DRP was developed for manufacturers so that they could keep factory owned distribution centers can be supplied accurately. Transaction history and on-hand inventory is required for a DRP system to properly function. Supplier Assisted Inventory Management (SAIM) presents an almost ideal communication link between the distributor and the supplier. The SAIM process forces a discipline whereby products are better identified and described which results in fewer mistakes in receiving, stocking and shipping. Distributors and suppliers are constantly looking for ways to increase profitability. SAIM represents the ideal choice in regards to assisting both partners to increase their profitability. In SAIM and VMI the forecast of future inventory requirements is parameter driven. These parameters result from the dialogue and analysis of the distribution and supplier partners.
Obstacles to VMI
There are two major recurring obstacles to a successful VMI implementation, one is strategic and the other operational. At the strategic level, a high level decision must be made about how the company wants to position itself. Operationally job functions, processes and performance measurements will all need to change in order to get the most benefit. Resistance will be felt from employees who fear change.
Strategic obstacles are the concerns most often expressed at the distributor level. Some distributors are concerned about letting their private information getting into the hands of their vendors as they feel that this would give the vendors direct access to the distributor’s customers. However Bruke (1996), argues that is frivolous since pipelines that will be most attuned to consumer’s needs are those that have a cooperative demand chain focus on the consumer. The distributors that will prosper in the coming years are the ones that will give most value to the customers and suppliers.
Bruke (1996) argues that operationally the sources of resistance are many, but the overwhelming theme is change. A major change of company operations requires a cultural adjustment as well as a significant reorganization of everyday job duties. Culturally many companies have not yet recognized the importance of supply chain and will not give supply chain managers the necessary authority to implement, and will not make the necessary investments. Without top-level support for the program there will be little attitudinal change. The new culture must acknowledge that the consumer has ultimate power, that the supply chain itself is a competitive tool, and that the cooperation between the trading partners is essential.
Other issues that warrant consideration are regarding the management of change and specific job changes. Concerns such as the role of buyers and sales people in the new environment and the new measurement systems must be addressed. Roles and measurements will change, but with proper adoption of cultural values, it will be obvious that job changes are needed.
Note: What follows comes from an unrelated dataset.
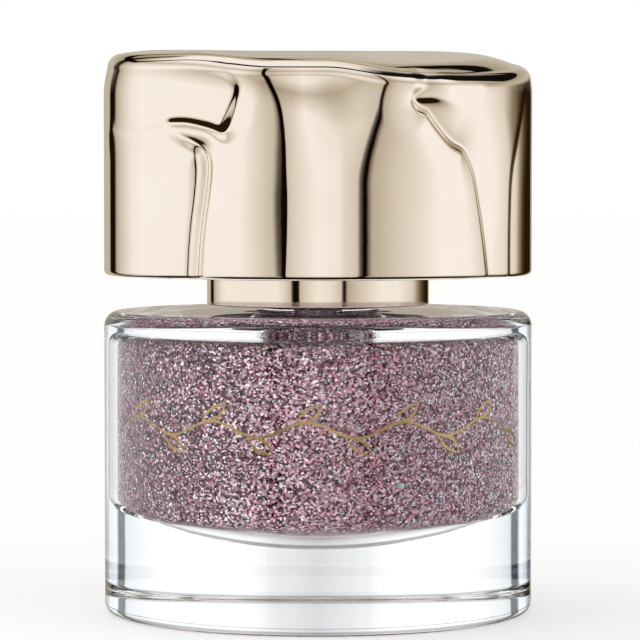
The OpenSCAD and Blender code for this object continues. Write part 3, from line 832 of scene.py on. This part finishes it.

K-Mart for example did a good job in achieving service levels of 99.5% while maintaining inventory at 70% above objective. However soon the suppliers were dropped since it was found out that most manufacturers did not have adequate suppliers. K-Mart’s loss of control over the scheduling of shipments was a major factor in trimming the program.
Spartan Stores a Michigan cooperative grocery wholesaler decided to halt the VMI program after a tumultuous 12 months. The results weren’t just good enough and though the inventories did fall, it was only because small orders were being placed at more frequent intervals. Spartan and their VMI vendors did not come up with an effective way to deal with promotions, planning and pricing. The administrative costs too increased as the vendors failed to do a good job with forecasting.
However there are many success stories as well. Oshawa Foods, a large Canadian grocer distributor is preaching that VMI is only a temporary solution and that they expect to eventually move towards sophisticated retail managed inventory systems. Oshawa has a highly successful VMI program in place.
Bruke (1996) concludes that VMI does make good sense and in fact presents a tremendous opportunity. A supply chain partnership between large volume trading partners will normally have two driving objectives. With the overriding goal of maximizing value for the end customer, the partnership attempts to increase sales and reduce operating expenses in the supply chain. VMI can contribute to both goals. The customer provides the information and the supplier does the planning, and between them they increase supply reliability and reduce supply costs. To Bruke (1997), VMI is a way for a supplier to improve the supply process for small-unsophisticated customers or a way for a large customer to add value by absorbing administrative chores.
As per Sari (2007), VMI program will be effective in reducing the inventory-related costs for the system of buyer-supplier channel as a whole, even without changing any cost characteristics of the channel or demand level at the end market, a condition described as direct changeover or short-term. It achieves this through optimizing shipment quantities as observed in typical VMI practice. The buyer will snatch most of these short-term cost savings, as its profit under VMI is always higher than that before VMI when both parties manage their respective inventory independently. Such cost savings are not always shared by the VMI supplier, because the supplier’s extra burden of carrying the buyer’s inventory operations may not be sufficiently compensated by the VMI buyer’s purchase price. However, VMI provides opportunities for the supplier to streamline the operations of the whole system such that its inventory-related cost is even lower than that prior to VMI, i.e., its profit higher than that prior to VMI. This clearly suggests that companies interested in adopting a VMI program should focus more on those transaction relationships where both parties’ inventory systems are significantly different.
According to Sari (2007), VMI’s benefits go beyond a simple switchover. In a longer period when both the buyer and the supplier adjust their production, distribution and marketing efforts to take advantage of this lower system-wide inventory-related cost, the final sales volume and thus the purchase quantity will likely increase, as observed in the logistics practice of Proctor and Gamble. More importantly, the channel profit as a measure of the supply chain success will increase as a result, approaching a maximum scale afforded by full channel coordination and providing significant opportunities for a mutually beneficial relationship. The buyer typically enjoys a solid gain in its profit through such a long-term adjustment under VMI, while the supplier’s financial gain is much less evident. However, as discussed above, other strategic benefits such as long-term partnership with the buyer and reductions in certain cost components would make the VMI program sufficiently attractive to the supplier.
However, Simchi-Levi (2003) is of the opinion that VMI is still an amorphous term changing shape according to who is using it. While purists will say that VMI has to involve EDI and that distributor customer programs should be rightly called DMI, most industry professionals agree that VMI can indeed, take many forms.